#### Problem to solve
Hand back each line, unchanged, from the top down to the line where "SQUARENESS = 2.3" sits.

--*--

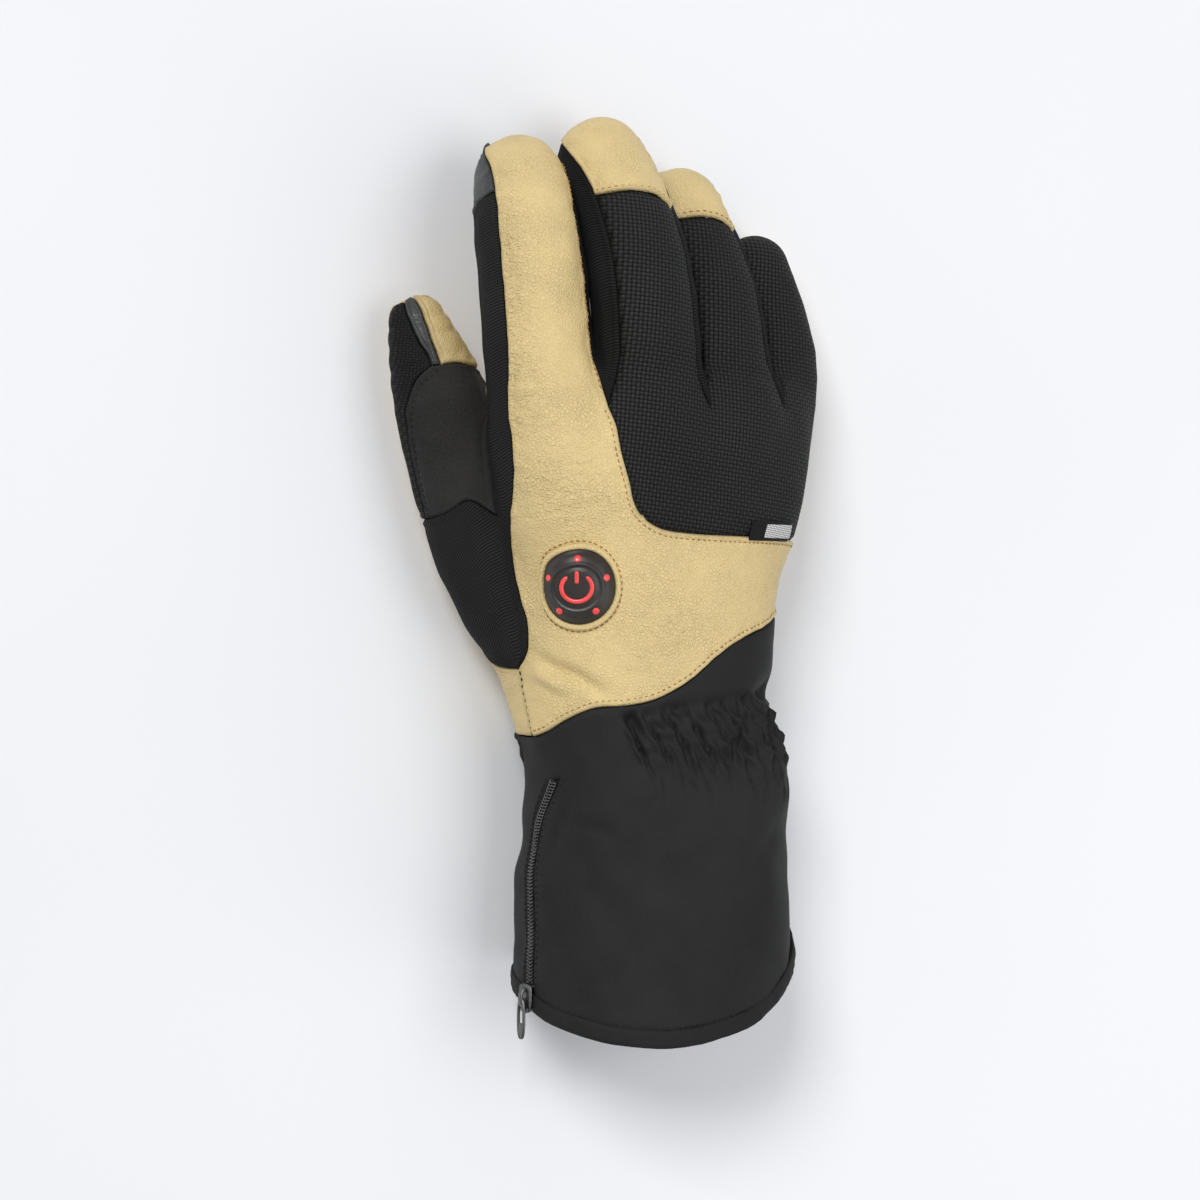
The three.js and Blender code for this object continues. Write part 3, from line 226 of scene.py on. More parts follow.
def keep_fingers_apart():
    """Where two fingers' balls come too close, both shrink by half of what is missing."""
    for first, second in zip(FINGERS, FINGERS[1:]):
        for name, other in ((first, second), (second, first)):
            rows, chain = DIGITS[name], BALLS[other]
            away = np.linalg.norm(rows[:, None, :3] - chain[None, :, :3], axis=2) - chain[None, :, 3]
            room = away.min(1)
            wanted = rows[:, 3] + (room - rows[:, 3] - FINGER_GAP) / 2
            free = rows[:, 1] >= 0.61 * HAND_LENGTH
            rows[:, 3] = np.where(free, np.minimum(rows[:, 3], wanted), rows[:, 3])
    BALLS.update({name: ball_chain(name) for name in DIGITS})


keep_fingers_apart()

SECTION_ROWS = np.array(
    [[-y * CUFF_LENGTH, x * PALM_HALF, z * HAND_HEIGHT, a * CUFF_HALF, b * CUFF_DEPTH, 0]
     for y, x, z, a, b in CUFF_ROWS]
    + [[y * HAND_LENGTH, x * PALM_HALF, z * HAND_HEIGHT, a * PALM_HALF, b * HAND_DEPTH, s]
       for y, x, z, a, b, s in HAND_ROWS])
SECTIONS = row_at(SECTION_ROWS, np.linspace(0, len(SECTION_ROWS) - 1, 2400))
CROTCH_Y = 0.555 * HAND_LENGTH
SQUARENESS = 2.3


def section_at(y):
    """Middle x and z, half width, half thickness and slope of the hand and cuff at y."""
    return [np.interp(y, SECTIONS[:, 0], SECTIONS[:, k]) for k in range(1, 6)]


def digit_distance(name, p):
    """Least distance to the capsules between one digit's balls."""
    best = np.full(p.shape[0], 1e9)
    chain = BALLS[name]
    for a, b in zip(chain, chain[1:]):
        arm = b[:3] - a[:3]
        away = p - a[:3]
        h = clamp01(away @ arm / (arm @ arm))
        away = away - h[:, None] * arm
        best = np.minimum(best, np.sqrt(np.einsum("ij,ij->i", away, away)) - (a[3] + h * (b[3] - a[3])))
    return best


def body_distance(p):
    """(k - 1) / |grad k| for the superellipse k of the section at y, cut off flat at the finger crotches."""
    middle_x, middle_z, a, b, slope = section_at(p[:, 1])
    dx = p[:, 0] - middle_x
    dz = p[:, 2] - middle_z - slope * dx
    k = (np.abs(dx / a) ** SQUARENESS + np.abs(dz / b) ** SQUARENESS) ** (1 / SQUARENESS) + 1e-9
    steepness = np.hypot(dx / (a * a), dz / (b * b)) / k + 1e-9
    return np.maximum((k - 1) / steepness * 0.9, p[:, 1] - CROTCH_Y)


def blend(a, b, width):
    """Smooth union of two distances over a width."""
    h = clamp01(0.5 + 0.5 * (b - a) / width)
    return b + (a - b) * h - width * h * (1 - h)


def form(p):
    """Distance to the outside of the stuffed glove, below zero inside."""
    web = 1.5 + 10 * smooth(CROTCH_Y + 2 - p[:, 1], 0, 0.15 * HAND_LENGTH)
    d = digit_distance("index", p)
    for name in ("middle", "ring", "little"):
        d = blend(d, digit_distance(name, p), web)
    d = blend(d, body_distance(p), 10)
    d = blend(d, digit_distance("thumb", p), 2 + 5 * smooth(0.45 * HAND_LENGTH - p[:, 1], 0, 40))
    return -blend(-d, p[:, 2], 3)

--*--

#### Full answer
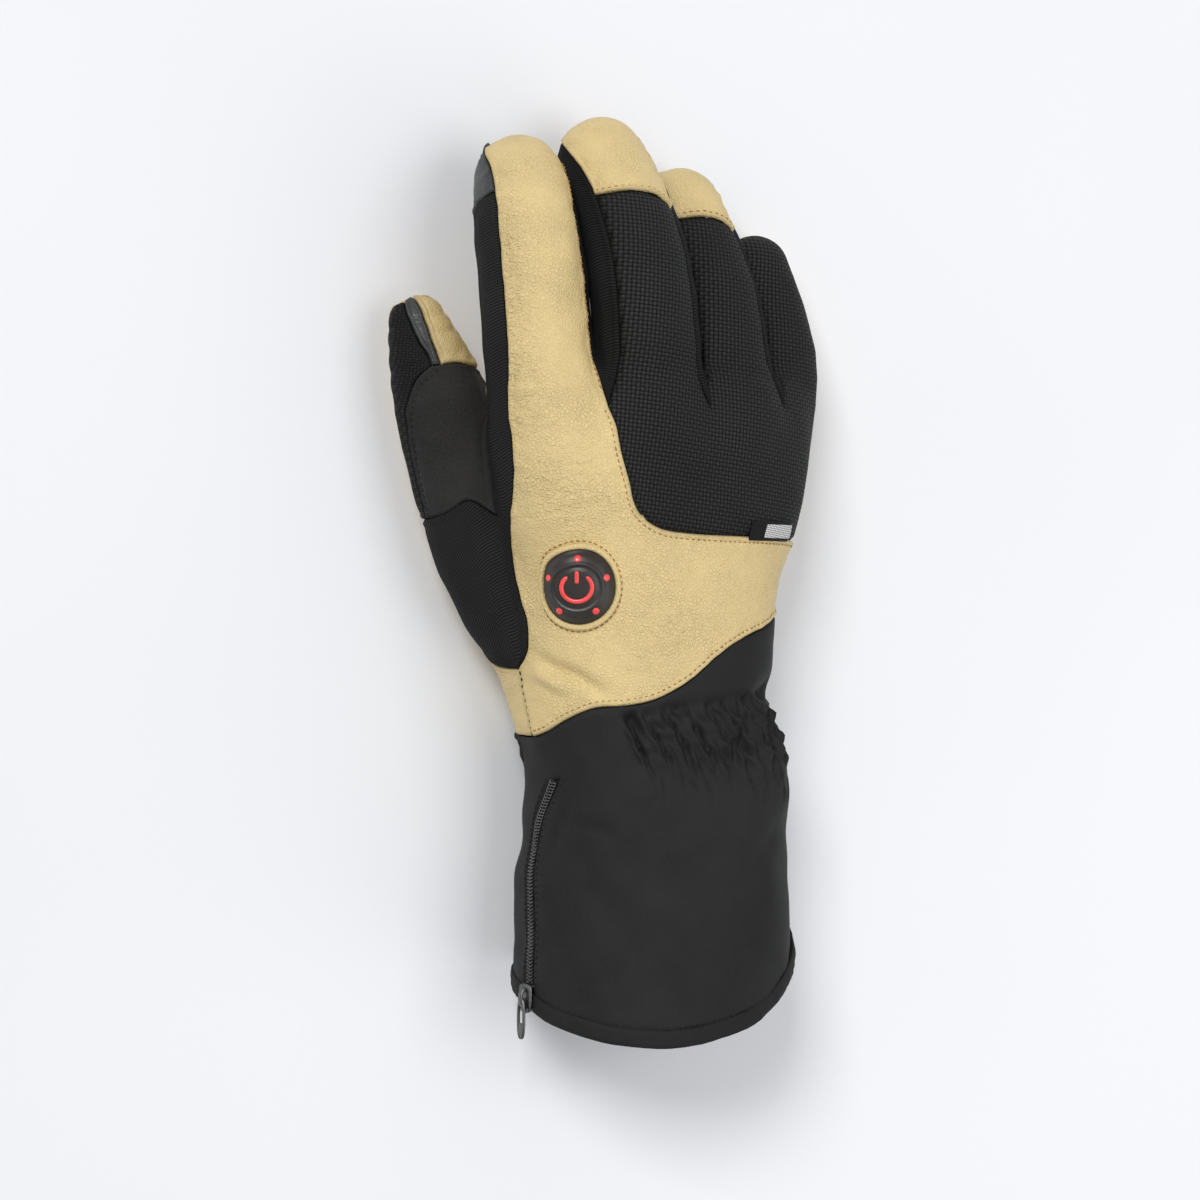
The three.js and Blender code for this object continues. Write part 3, from line 226 of scene.py on. More parts follow.
def keep_fingers_apart():
    """Where two fingers' balls come too close, both shrink by half of what is missing."""
    for first, second in zip(FINGERS, FINGERS[1:]):
        for name, other in ((first, second), (second, first)):
            rows, chain = DIGITS[name], BALLS[other]
            away = np.linalg.norm(rows[:, None, :3] - chain[None, :, :3], axis=2) - chain[None, :, 3]
            room = away.min(1)
            wanted = rows[:, 3] + (room - rows[:, 3] - FINGER_GAP) / 2
            free = rows[:, 1] >= 0.61 * HAND_LENGTH
            rows[:, 3] = np.where(free, np.minimum(rows[:, 3], wanted), rows[:, 3])
    BALLS.update({name: ball_chain(name) for name in DIGITS})


keep_fingers_apart()

SECTION_ROWS = np.array(
    [[-y * CUFF_LENGTH, x * PALM_HALF, z * HAND_HEIGHT, a * CUFF_HALF, b * CUFF_DEPTH, 0]
     for y, x, z, a, b in CUFF_ROWS]
    + [[y * HAND_LENGTH, x * PALM_HALF, z * HAND_HEIGHT, a * PALM_HALF, b * HAND_DEPTH, s]
       for y, x, z, a, b, s in HAND_ROWS])
SECTIONS = row_at(SECTION_ROWS, np.linspace(0, len(SECTION_ROWS) - 1, 2400))
CROTCH_Y = 0.555 * HAND_LENGTH
SQUARENESS = 2.3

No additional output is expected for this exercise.